Written by: Ron Weber. Weyerhaeuser, Wisconsin
It was just the kind of day I had been waiting for. The temperature hovered in the low forties with a light northwest wind gently rattling the golden leaves of the quaking aspens in my yard. So far October had been warm, almost summer like. Overnight a cold front had moved through bringing with it some light rain and noticeably colder temperatures. In its wake were clear blue skies which foretold of steadily falling temperatures and by morning the season’s first frost. The birds, insects, plants and animals all sensed the change and were busily preparing themselves for what was coming. So was I.
After spending a good part of the day doing battle readying my yard and garden for the approaching winter season, as I cleaned and put away the weapons of war, my mind was busy planning an evening grouse hunt. I had actually begun planning this hunt back in March but I had been waiting for the first real day of autumn, though the calendar claimed that was three weeks earlier. I didn’t want to waste this hunt on a warm September afternoon with the woods still green and buzzing with mosquitoes. The setting had to be just right.
Here in Wisconsin grouse season runs from the middle of September to the end of January. I like hunting grouse anytime, though the early part of the season can be uncomfortably warm and the tail end of the season quite cold with deep snow to bust through.
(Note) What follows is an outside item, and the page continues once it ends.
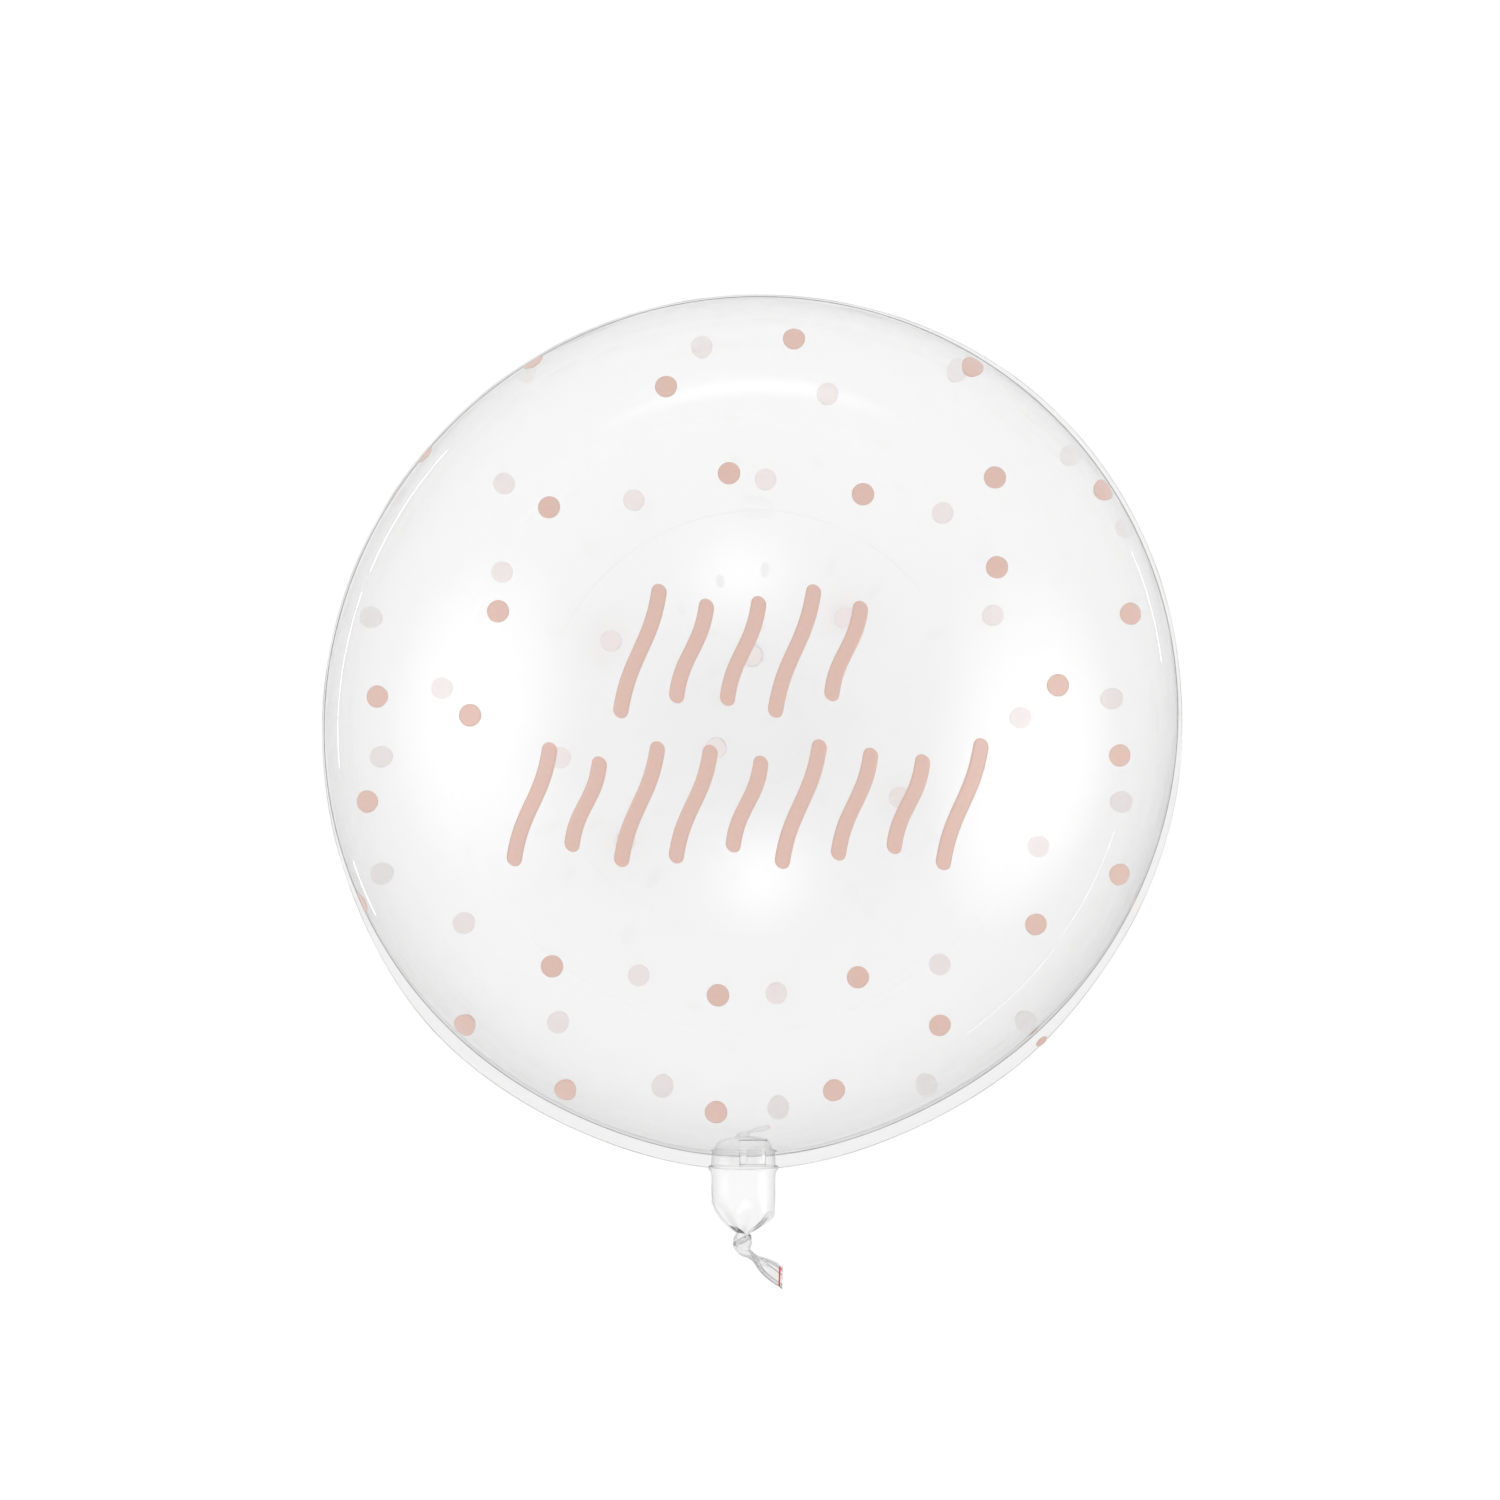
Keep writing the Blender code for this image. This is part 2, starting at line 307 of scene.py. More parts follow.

For me, and I’m sure many others, this October is what I had longed, sometimes impatiently, an entire year for. I knew a place.
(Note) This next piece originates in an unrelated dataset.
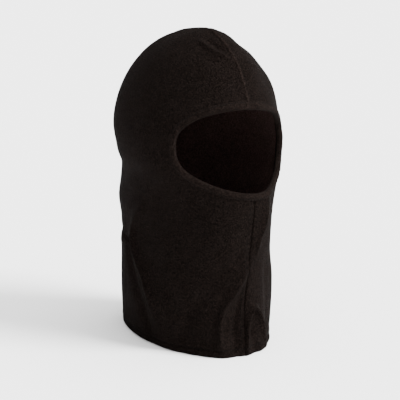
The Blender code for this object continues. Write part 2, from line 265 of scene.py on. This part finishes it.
class Lines:
    """Curved lines on the cloth, from the face opening's edge (share 0) to the hem (share 1)."""

    def __init__(self, angles):
        self.count = len(angles)
        start = opening_edge(angles)
        end = np.stack((np.cos(angles), -np.sin(angles)), -1)
        self.bends = (start, start + square_steps(angles) * LEAD, end * (1 - LANDING), end)

    def places(self, shares):
        """Places on the disc: a row of shares for each line, or one row for all."""
        rest = 1 - shares
        weights = (rest ** 3, 3 * rest ** 2 * shares, 3 * rest * shares ** 2, shares ** 3)
        return sum(bend[:, None] * weight[..., None] for bend, weight in zip(self.bends, weights))

    def at_reach(self, reach):
        """Shares at a distance in metres square to the opening's edge."""
        return np.full(self.count, reach / (3 * LEAD))

    def at_height(self, height):
        """Shares where the lines come down to a height near the hem."""
        low, high = np.full(self.count, 0.6), np.full(self.count, 1.1)
        for _ in range(40):
            middle = (low + high) / 2
            short = np.linalg.norm(self.places(middle[:, None])[:, 0], axis=-1) < drop_of(height)
            low, high = np.where(short, middle, low), np.where(short, high, middle)
        return (low + high) / 2


# ---- folds ----

def on_hood(turn, height):
    """Point of the smooth surface from degrees round it and millimetres up it."""
    drop = drop_of(np.asarray(height) * MM)
    turn = np.radians(turn)
    return hood_points(np.stack((drop * np.sin(turn), drop * np.cos(turn)), -1))


def smooth_route(places, steps=6):
    """Catmull-Rom curve through a route's places."""
    p = np.array([places[0], *places, places[-1]], float)
    made = []
    for k in range(len(places) - 1):
        a, b, c, d = p[k:k + 4]
        for t in np.arange(steps) / steps:
            made.append(b + 0.5 * t * (c - a + t * (2 * a - 5 * b + 4 * c - d
                                                    + t * (3 * (b - c) + d - a))))
    return np.array([*made, p[-1]])


def fold(points, route, width):
    """How much a fold lifts each point: 1 on its ridge, fading to its sides and its two ends."""
    way = smooth_route(route)
    line = on_hood(way[:, 0], way[:, 1])
    spans = np.linalg.norm(np.diff(line, axis=0), axis=1)
    passed = np.concatenate(([0.0], np.cumsum(spans))) / spans.sum()
    best = np.full(len(points), 1.0)
    where = np.zeros(len(points))
    for a, b, start, stop in zip(line, line[1:], passed, passed[1:]):
        t = np.clip((points - a) @ (b - a) / ((b - a) @ (b - a)), 0.0, 1.0)
        far = np.linalg.norm(points - a - t[:, None] * (b - a), axis=1)
        where = np.where(far < best, start + t * (stop - start), where)
        best = np.minimum(far, best)
    return bell(best, width) * smooth_step(where, 0.0, 0.3) * smooth_step(1 - where, 0.0, 0.3)


def ripple(turn, height):
    """Soft unevenness of cloth that stands without a head in it."""
    loose = smooth_step(-height, -0.16, -0.02)
    waves = (0.5 * np.sin(5 * turn + 27 * height + 0.4) + 0.35 * np.sin(9 * turn - 2.2)
             + 0.3 * np.sin(3 * turn + 31 * height))
    crown = 0.25 * np.sin(7 * turn + 40 * height) + 0.2 * np.sin(4 * turn - 55 * height)
    return MM * (0.9 * loose * waves + crown * smooth_step(height, 0.10, 0.2))


def relief(place):
    """Lift of the folded cloth off the smooth surface."""
    points = hood_points(place).reshape(-1, 3)
    total = np.zeros(len(points))
    for lift, width, route in FOLDS:
        total += lift * MM * fold(points, route, width * MM)
    total *= HEM_HOLD + (1 - HEM_HOLD) * smooth_step(points[:, 2], 0.0, 26 * MM)
    turn = np.arctan2(place[..., 0], place[..., 1])
    from_peak = np.linalg.norm(points - np.array((0.0, PEAK_Y, HEIGHT)), axis=1)
    total += PEAK_LIFT * bell(from_peak, PEAK_WIDTH) - HOLLOW_DEPTH * bell(from_peak, HOLLOW_WIDTH)
    return total.reshape(place.shape[:-1]) + ripple(turn, points[:, 2].reshape(turn.shape))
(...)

As I crossed the fence in my backyard and began traversing a field of canary grass studded with goldenrod and white asters, a doe with twin fawns suddenly sprung to life and hightailed it the couple hundred yards to the woods line, their white flags disappearing into a stand of thick balsam firs. As they faded from view, I thought back to my boyhood days growing up in southern Wisconsin. Walking into the small woods behind my house then might lead to jumping a cottontail or possibly a pheasant. Either prospect always made the journey exciting. Now years later, walking into these woods behind my house in northern Wisconsin I may see deer, bear, coyotes, otters, fishers and once even a wolf. I was just glad that after all these years the journey was still exciting.
Walking through the shaded stand of balsams and occasional large white pine I rousted a barred owl from its roost. Many is the time I have jumped grouse here, but my mind was on a special place, so I found myself hurrying on with little thought of flushing any birds from this spot. I soon left the darkness of the conifers and stepped into the dappled light of the hardwoods, the sunlight revealing brilliant orange sugar maples and the crimson of red maples. I wish I had words, but maybe it is enough to just say it was beautiful. It has always been a lament of mine why this beauty must be so short lived. I guess it is the relatively brief life of autumn in which so much activity must be crammed into a few short weeks that makes us treasure every moment of it.
My destination was close now so my mind started to focus earnestly on the hunt at hand. Looking up a small rise my eyes came to rest on a large red oak spreading its gnarled branches skyward. The oak stood guard above a steep ridge which descended into a mixed forest of balsams, quaking aspen, and red maples. Beneath the trees was a layer of thick brush, beaked hazelnut and blackberry briars mostly, the berry leaves a brilliant red in the October sunlight.
Reaching the oak, I took a seat at the base, leaning back against its mighty trunk, and surveyed the landscape below. This was a great spot for a wanderer to rest their legs and let the eyes do the wandering. Having done just that so many times that though my bank account may say different, I felt so much richer than any Wall Street banker will ever know. My eyes having finished their trek across the landscape now closed that I may begin my hunt.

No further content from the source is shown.